DATA BLOCK:

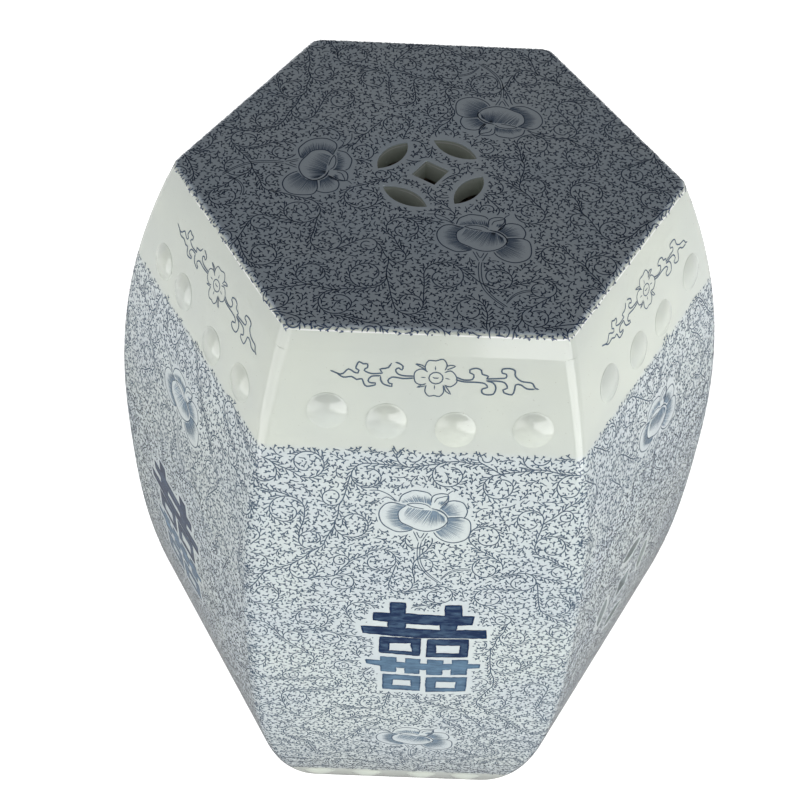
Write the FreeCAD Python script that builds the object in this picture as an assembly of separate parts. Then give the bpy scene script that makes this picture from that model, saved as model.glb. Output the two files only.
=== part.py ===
import FreeCAD, Part
import math
import os

from FreeCAD import Vector

# Hexagonal porcelain garden stool, slab built: six bulging wall slabs mitred
# together, a pierced seat slab, a ring inside the foot, coils of clay pressed
# into the inside seams, and rows of small domed bosses on the two plain bands.
# All sizes are in millimetres. The origin is the middle of the foot on the
# floor, +Z is up, and the front wall faces -Y.

# Barrel of the stool. A radius here runs from the middle to a sharp corner.
body_height = 460.0
belly_height = 249.0
belly_radius = 179.0
seat_radius = 135.0
foot_radius = 118.0
upper_power = 2.37
lower_power = 2.68
corner_round = 8.0
section_count = 13

# Thickness of the slabs, the walls measured level
wall_thickness = 9.5
seat_thickness = 12.0
seat_edge_round = 3.5

# Ring luted inside the foot
foot_ring_height = 14.0
foot_ring_width = 20.0

# Coils pressed into the inside seams
corner_coil_radius = 9.0
seat_coil_radius = 10.0

# Domed bosses. The rows lie boss_row_inset below the top of the seat and above
# the floor. They are placed by eye: each pair here is how far right of the
# middle of its wall a boss sits, and how far above the line of its row. There
# is one upper row for each pair of opposite walls, and one lower row for all.
boss_diameter = 20.0
boss_rise = 2.2
boss_row_inset = 47.0
upper_boss_rows = (
    ((-47.0, 4.6), (-18.0, 0.0), (16.0, -3.1), (54.0, -1.7)),
    ((-45.0, 3.2), (-12.0, -0.8), (18.0, -2.2), (54.5, 1.7)),
    ((-48.0, -0.8), (-22.0, -0.9), (16.5, -5.6), (49.5, -2.2)),
)
lower_boss_row = ((-53.0, 0.0), (-21.5, 0.0), (15.0, 0.0), (44.5, 0.0))

# Pierced coin in the seat: a square hole ringed by four lens slots
seat_coin = {
    "square_side": 14.5,
    "lens_length": 27.5,
    "lens_width": 11.5,
    "lens_reach": 24.0,
}
seat_coin_turn = -33.0

# Wider pierced coin in two opposite walls, how far right of the middle of its
# wall it sits and how high
wall_coin = {
    "square_side": 14.5,
    "lens_length": 25.0,
    "lens_width": 11.0,
    "lens_reach": 29.0,
}
wall_coin_turn = -7.0
wall_coin_across = -12.5
wall_coin_height = 223.5

# Where each wall slab faces and where each upright seam lies, in degrees
wall_azimuths = {
    "front": -90.0,
    "front_right": -30.0,
    "back_right": 30.0,
    "back": 90.0,
    "back_left": 150.0,
    "front_left": 210.0,
}
seam_azimuths = {
    "right": 0.0,
    "back_right": 60.0,
    "back_left": 120.0,
    "left": 180.0,
    "front_left": 240.0,
    "front_right": 300.0,
}
pierced_walls = ("front_right", "back_left")

half_side_angle = 30.0
to_flat = math.cos(math.radians(half_side_angle))
seat_underside = body_height - seat_thickness
origin = Vector(0, 0, 0)
up = Vector(0, 0, 1)


def corner_radius(z):
    """Middle to a sharp corner of the outside at height z."""
    if z > belly_height:
        end_radius = seat_radius
        reach = body_height - belly_height
        power = upper_power
    else:
        end_radius = foot_radius
        reach = belly_height
        power = lower_power
    share = abs(z - belly_height) / reach
    return belly_radius - (belly_radius - end_radius) * share**power


def inner_radius(z):
    """Middle to a corner of the hollow at height z."""
    return corner_radius(z) - wall_thickness / to_flat


def polar(radius, azimuth, z=0.0):
    angle = math.radians(azimuth)
    return Vector(radius * math.cos(angle), radius * math.sin(angle), z)


def sharp_hexagon(radius, z):
    corners = [polar(radius, azimuth, z) for azimuth in seam_azimuths.values()]
    return Part.makePolygon(corners + corners[:1])


def rounded_hexagon(radius, z):
    """Level hexagon whose corners are arcs of corner_round."""
    corners = [polar(radius, azimuth, z) for azimuth in seam_azimuths.values()]
    tangent_length = corner_round * math.tan(math.radians(half_side_angle))
    bow_depth = corner_round * (1.0 / to_flat - 1.0)
    arc_ends = []
    for index, corner in enumerate(corners):
        to_last = (corners[index - 1] - corner).normalize()
        to_next = (corners[(index + 1) % len(corners)] - corner).normalize()
        arc_ends.append((corner + to_last * tangent_length, corner + to_next * tangent_length))
    edges = []
    for index, azimuth in enumerate(seam_azimuths.values()):
        start, end = arc_ends[index]
        following = arc_ends[(index + 1) % len(corners)][0]
        edges.append(Part.Arc(start, polar(radius - bow_depth, azimuth, z), end).toShape())
        edges.append(Part.makeLine(end, following))
    return Part.Wire(edges)


def section_heights():
    return [body_height * step / (section_count - 1) for step in range(section_count)]


def outer_barrel():
    """Everything inside the glazed outside."""
    wires = [rounded_hexagon(corner_radius(z), z) for z in section_heights()]
    return Part.makeLoft(wires, True, False)


def hollow_barrel():
    """The space between the inner faces of the six walls."""
    wires = [sharp_hexagon(inner_radius(z), z) for z in section_heights()]
    return Part.makeLoft(wires, True, False)


def level_slice(low, high):
    """A block wider than the stool between two heights."""
    width = 4.0 * belly_radius
    return Part.makeBox(width, width, high - low, Vector(-width / 2, -width / 2, low))


def wedge(azimuth, low, high):
    """One sixth of the plan, from the middle out past the wall."""
    reach = 2.0 * belly_radius
    left = polar(reach, azimuth - half_side_angle, low)
    right = polar(reach, azimuth + half_side_angle, low)
    middle = Vector(0, 0, low)
    outline = Part.makePolygon([middle, left, right, middle])
    return Part.Face(outline).extrude(up * (high - low))


def lens_outline(length, width, reach):
    """Two arcs that meet in points, its middle at reach along +X."""
    tip_low = Vector(reach, -length / 2, 0)
    tip_high = Vector(reach, length / 2, 0)
    outer = Part.Arc(tip_low, Vector(reach + width / 2, 0, 0), tip_high).toShape()
    inner = Part.Arc(tip_high, Vector(reach - width / 2, 0, 0), tip_low).toShape()
    return Part.Wire([outer, inner])


def coin_cutters(coin, turn, depth):
    """Square bar and four lens bars, upright and centred on the origin."""
    side = coin["square_side"]
    bars = [Part.makeBox(side, side, depth, Vector(-side / 2, -side / 2, -depth / 2))]
    outline = lens_outline(coin["lens_length"], coin["lens_width"], coin["lens_reach"])
    for quarter in range(4):
        bar = Part.Face(outline).extrude(up * depth)
        bar.translate(up * (-depth / 2))
        bar.rotate(origin, up, 90.0 * quarter)
        bars.append(bar)
    for bar in bars:
        bar.rotate(origin, up, turn)
    return bars


def seat_slab(outer):
    """The top slab, its rim rounded over and the coin cut through it."""
    slab = outer.common(level_slice(seat_underside, body_height))
    rim = [edge for edge in slab.Edges if edge.BoundBox.ZMin > body_height - 0.01]
    slab = slab.makeFillet(seat_edge_round, rim)
    bars = coin_cutters(seat_coin, seat_coin_turn, 4.0 * seat_thickness)
    for bar in bars:
        bar.translate(up * body_height)
    return slab.cut(bars)


def wall_panels(outer, hollow):
    """Six slabs, mitred where they meet, each as tall as the seat allows."""
    tube = outer.cut(hollow)
    panels = {}
    for name, azimuth in wall_azimuths.items():
        panel = tube.common(wedge(azimuth, 0.0, seat_underside))
        if name in pierced_walls:
            panel = panel.cut(wall_coin_bars(azimuth))
        panels[name] = panel
    return panels


def wall_coin_bars(azimuth):
    """Coin cutters laid level, square to the wall that they pierce."""
    bars = coin_cutters(wall_coin, wall_coin_turn, 6.0 * wall_thickness)
    outside = corner_radius(wall_coin_height) * to_flat
    for bar in bars:
        bar.rotate(origin, Vector(0, 1, 0), 90.0)
        bar.translate(Vector(outside - wall_thickness / 2, wall_coin_across, wall_coin_height))
        bar.rotate(origin, up, azimuth)
    return bars


def foot_ring(hollow):
    """Flat ring inside the foot, its outside against the walls."""
    ring = hollow.common(level_slice(0.0, foot_ring_height))
    hole_radius = inner_radius(0.0) - foot_ring_width / to_flat
    hole = Part.Face(sharp_hexagon(hole_radius, 0.0)).extrude(up * foot_ring_height)
    return ring.cut(hole)


def seat_coil(hollow):
    """Coil in the seam between the seat and the walls, all round."""
    radius = inner_radius(seat_underside)
    pieces = []
    for azimuth in wall_azimuths.values():
        start = polar(radius, azimuth - half_side_angle, seat_underside)
        end = polar(radius, azimuth + half_side_angle, seat_underside)
        along = end - start
        # Half a side too long at each end, then trimmed to its own sixth
        rod = Part.makeCylinder(seat_coil_radius, along.Length * 2.0, start - along * 0.5, along)
        sector = wedge(azimuth, 0.0, seat_underside)
        pieces.append(rod.common(sector).common(hollow))
    return pieces[0].multiFuse(pieces[1:]).removeSplitter()


def corner_coil(azimuth, hollow, ring_coil):
    """Coil in one upright seam, from the foot ring up to the seat coil."""
    circles = []
    for z in section_heights():
        centre = polar(inner_radius(z), azimuth, z)
        circles.append(Part.Wire(Part.makeCircle(corner_coil_radius, centre, up)))
    rod = Part.makeLoft(circles, True, False)
    room = hollow.common(level_slice(foot_ring_height, seat_underside))
    return rod.common(room).cut(ring_coil)


def boss(azimuth, place, z, panel):
    """A low dome whose back is the wall that it sits on."""
    base_radius = boss_diameter / 2
    ball_radius = (base_radius**2 + boss_rise**2) / (2 * boss_rise)
    lean = (corner_radius(z + 1.0) - corner_radius(z - 1.0)) / 2.0 * to_flat
    outward = Vector(1, 0, -lean).normalize()
    seat_point = Vector(corner_radius(z) * to_flat, place, z)
    ball = Part.makeSphere(ball_radius, seat_point + outward * (boss_rise - ball_radius))
    cap_root = seat_point - outward * (boss_rise / 2)
    cap = Part.makeCylinder(boss_diameter, boss_rise * 2, cap_root, outward)
    dome = ball.common(cap)
    dome.rotate(origin, up, azimuth)
    return dome.cut(panel)


def boss_row(azimuth, z, row, panel):
    return Part.makeCompound([boss(azimuth, place, z + lift, panel) for place, lift in row])


def build():
    outer = outer_barrel()
    hollow = hollow_barrel()
    nodes = {"seat_slab": seat_slab(outer)}
    panels = wall_panels(outer, hollow)
    upper_line = body_height - boss_row_inset
    for index, (name, panel) in enumerate(panels.items()):
        azimuth = wall_azimuths[name]
        upper_row = upper_boss_rows[index % len(upper_boss_rows)]
        nodes["wall_" + name] = panel
        nodes["upper_bosses_" + name] = boss_row(azimuth, upper_line, upper_row, panel)
        nodes["lower_bosses_" + name] = boss_row(azimuth, boss_row_inset, lower_boss_row, panel)
    nodes["foot_ring"] = foot_ring(hollow)
    nodes["seat_seam_coil"] = seat_coil(hollow)
    for name, azimuth in seam_azimuths.items():
        coil = corner_coil(azimuth, hollow, nodes["seat_seam_coil"])
        nodes["corner_coil_" + name] = coil
    return nodes


os.makedirs("parts", exist_ok=True)
for node_name, shape in build().items():
    volume = round(shape.Volume / 1000.0, 1)
    print(node_name, len(shape.Solids), "solids", volume, "cm3", shape.isValid())
    shape.exportStep("parts/" + node_name + ".step")
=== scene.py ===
# %% [markdown]
# A blue and white garden stool, dressed with its glaze and its painting.
#
# The real stool is slab built: six bulging walls of porcelain clay are mitred
# together, a pierced seat closes the top, and a ring stiffens the foot. It is
# painted in cobalt, dipped in a clear glaze, and fired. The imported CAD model
# gives the size and place of every slab. This script gives each one its
# finished skin: softened edges, glazed buttons, the painted vine, and the bare
# clay inside. All sizes are in metres, +Z is up, and the front wall faces -Y.

# %% Load the frame
import math
import random

import bpy
import numpy as np
from mathutils import Matrix, Vector
from mathutils.geometry import tessellate_polygon


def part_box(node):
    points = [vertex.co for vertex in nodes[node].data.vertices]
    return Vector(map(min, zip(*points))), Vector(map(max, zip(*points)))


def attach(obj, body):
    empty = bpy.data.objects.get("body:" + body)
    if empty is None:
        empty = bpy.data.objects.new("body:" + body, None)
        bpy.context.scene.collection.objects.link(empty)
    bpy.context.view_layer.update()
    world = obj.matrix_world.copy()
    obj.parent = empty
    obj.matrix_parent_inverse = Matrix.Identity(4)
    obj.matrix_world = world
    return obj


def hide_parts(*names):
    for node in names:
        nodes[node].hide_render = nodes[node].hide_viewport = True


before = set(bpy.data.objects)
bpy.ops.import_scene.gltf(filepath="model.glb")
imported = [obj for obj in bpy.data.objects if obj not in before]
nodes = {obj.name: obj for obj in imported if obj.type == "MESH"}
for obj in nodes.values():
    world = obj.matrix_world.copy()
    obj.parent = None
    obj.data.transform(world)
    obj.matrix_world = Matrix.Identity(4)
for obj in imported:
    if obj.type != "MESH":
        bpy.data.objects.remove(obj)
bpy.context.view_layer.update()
print("CAD nodes:", len(nodes))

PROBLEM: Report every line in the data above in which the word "before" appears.

ANSWER FOR THE TASK:
before = set(bpy.data.objects)
imported = [obj for obj in bpy.data.objects if obj not in before]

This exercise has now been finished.